What you will do — Quote precisely the run of lines opening with the line containing "Reconstruct the object" and closing with the line containing "bracket_hole_radius = 1.9", and nothing else.

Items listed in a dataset
......

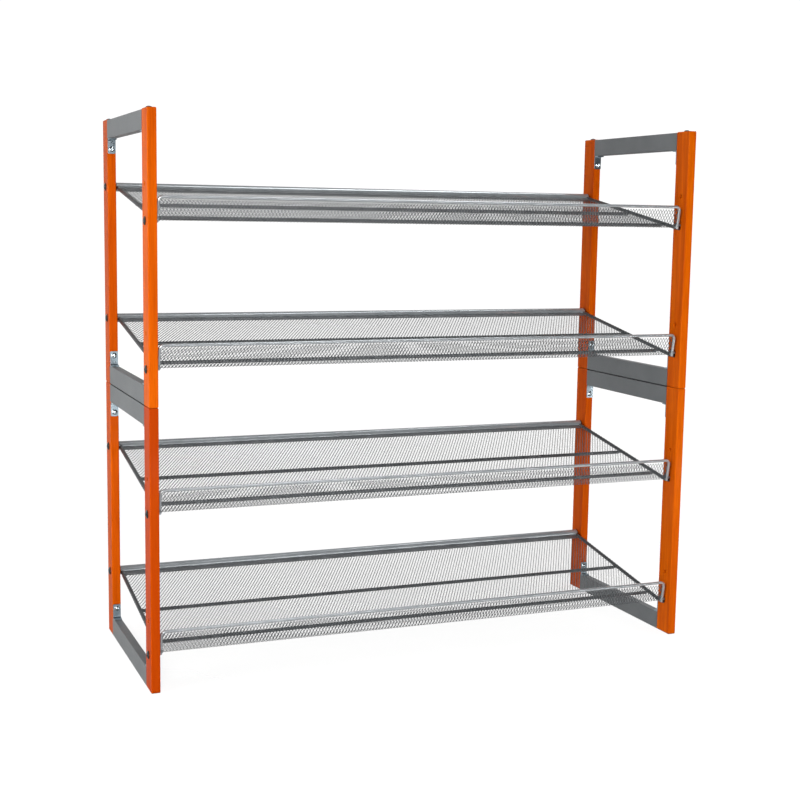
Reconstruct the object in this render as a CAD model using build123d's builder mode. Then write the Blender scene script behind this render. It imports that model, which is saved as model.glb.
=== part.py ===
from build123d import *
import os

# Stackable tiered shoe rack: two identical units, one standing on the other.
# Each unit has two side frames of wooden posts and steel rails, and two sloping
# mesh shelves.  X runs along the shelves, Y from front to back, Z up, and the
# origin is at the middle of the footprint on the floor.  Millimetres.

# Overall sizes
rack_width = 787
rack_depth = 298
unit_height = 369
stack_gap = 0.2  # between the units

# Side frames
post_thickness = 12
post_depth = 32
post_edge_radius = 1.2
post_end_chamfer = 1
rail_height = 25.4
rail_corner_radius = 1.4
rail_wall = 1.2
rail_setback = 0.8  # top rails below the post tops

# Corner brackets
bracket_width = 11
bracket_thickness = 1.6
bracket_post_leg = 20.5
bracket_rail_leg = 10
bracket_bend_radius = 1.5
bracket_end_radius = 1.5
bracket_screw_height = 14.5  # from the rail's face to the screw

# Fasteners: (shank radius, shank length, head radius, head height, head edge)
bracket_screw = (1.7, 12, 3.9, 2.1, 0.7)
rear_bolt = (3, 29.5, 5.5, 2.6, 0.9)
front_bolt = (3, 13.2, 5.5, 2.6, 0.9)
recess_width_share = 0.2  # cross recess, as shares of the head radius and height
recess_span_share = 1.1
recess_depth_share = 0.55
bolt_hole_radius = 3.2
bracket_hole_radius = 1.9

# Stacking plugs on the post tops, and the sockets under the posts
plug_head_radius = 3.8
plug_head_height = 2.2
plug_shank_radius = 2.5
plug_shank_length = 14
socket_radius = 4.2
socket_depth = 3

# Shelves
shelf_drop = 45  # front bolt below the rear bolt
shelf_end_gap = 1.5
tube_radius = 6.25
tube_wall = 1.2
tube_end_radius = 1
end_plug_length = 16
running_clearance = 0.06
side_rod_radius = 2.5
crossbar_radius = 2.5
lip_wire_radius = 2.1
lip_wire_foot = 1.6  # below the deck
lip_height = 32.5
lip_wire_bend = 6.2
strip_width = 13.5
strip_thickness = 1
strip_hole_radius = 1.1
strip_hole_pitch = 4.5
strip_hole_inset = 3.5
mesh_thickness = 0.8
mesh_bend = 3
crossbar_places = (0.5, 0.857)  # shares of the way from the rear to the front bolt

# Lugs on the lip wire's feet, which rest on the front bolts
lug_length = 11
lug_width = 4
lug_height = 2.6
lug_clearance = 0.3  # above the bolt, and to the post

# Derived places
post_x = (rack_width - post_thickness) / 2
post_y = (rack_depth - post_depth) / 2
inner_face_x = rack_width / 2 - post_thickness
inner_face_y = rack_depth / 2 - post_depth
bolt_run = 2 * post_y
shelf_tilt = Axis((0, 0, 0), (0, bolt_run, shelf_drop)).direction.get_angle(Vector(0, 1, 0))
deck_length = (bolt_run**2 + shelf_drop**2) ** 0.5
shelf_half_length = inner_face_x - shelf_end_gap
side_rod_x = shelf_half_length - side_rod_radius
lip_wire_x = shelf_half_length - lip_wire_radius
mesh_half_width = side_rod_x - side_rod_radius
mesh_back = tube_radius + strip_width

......

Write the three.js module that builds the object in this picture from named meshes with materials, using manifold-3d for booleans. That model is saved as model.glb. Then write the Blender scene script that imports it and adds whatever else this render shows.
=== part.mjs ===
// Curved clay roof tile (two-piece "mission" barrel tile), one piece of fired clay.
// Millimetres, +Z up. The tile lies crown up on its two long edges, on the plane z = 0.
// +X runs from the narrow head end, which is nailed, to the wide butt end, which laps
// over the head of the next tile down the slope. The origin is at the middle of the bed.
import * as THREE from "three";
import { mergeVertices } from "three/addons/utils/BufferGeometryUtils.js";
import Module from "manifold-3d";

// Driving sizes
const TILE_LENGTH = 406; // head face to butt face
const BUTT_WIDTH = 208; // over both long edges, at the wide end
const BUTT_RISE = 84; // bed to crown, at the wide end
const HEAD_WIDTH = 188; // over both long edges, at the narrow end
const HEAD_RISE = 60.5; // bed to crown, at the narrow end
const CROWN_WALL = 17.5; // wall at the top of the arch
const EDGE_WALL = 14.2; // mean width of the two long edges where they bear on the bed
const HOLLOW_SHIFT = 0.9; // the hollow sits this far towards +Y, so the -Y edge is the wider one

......

Output below —
Reconstruct the object in this render as a CAD model using build123d's builder mode. Then write the Blender scene script behind this render. It imports that model, which is saved as model.glb.
=== part.py ===
from build123d import *
import os

# Stackable tiered shoe rack: two identical units, one standing on the other.
# Each unit has two side frames of wooden posts and steel rails, and two sloping
# mesh shelves.  X runs along the shelves, Y from front to back, Z up, and the
# origin is at the middle of the footprint on the floor.  Millimetres.

# Overall sizes
rack_width = 787
rack_depth = 298
unit_height = 369
stack_gap = 0.2  # between the units

# Side frames
post_thickness = 12
post_depth = 32
post_edge_radius = 1.2
post_end_chamfer = 1
rail_height = 25.4
rail_corner_radius = 1.4
rail_wall = 1.2
rail_setback = 0.8  # top rails below the post tops

# Corner brackets
bracket_width = 11
bracket_thickness = 1.6
bracket_post_leg = 20.5
bracket_rail_leg = 10
bracket_bend_radius = 1.5
bracket_end_radius = 1.5
bracket_screw_height = 14.5  # from the rail's face to the screw

# Fasteners: (shank radius, shank length, head radius, head height, head edge)
bracket_screw = (1.7, 12, 3.9, 2.1, 0.7)
rear_bolt = (3, 29.5, 5.5, 2.6, 0.9)
front_bolt = (3, 13.2, 5.5, 2.6, 0.9)
recess_width_share = 0.2  # cross recess, as shares of the head radius and height
recess_span_share = 1.1
recess_depth_share = 0.55
bolt_hole_radius = 3.2
bracket_hole_radius = 1.9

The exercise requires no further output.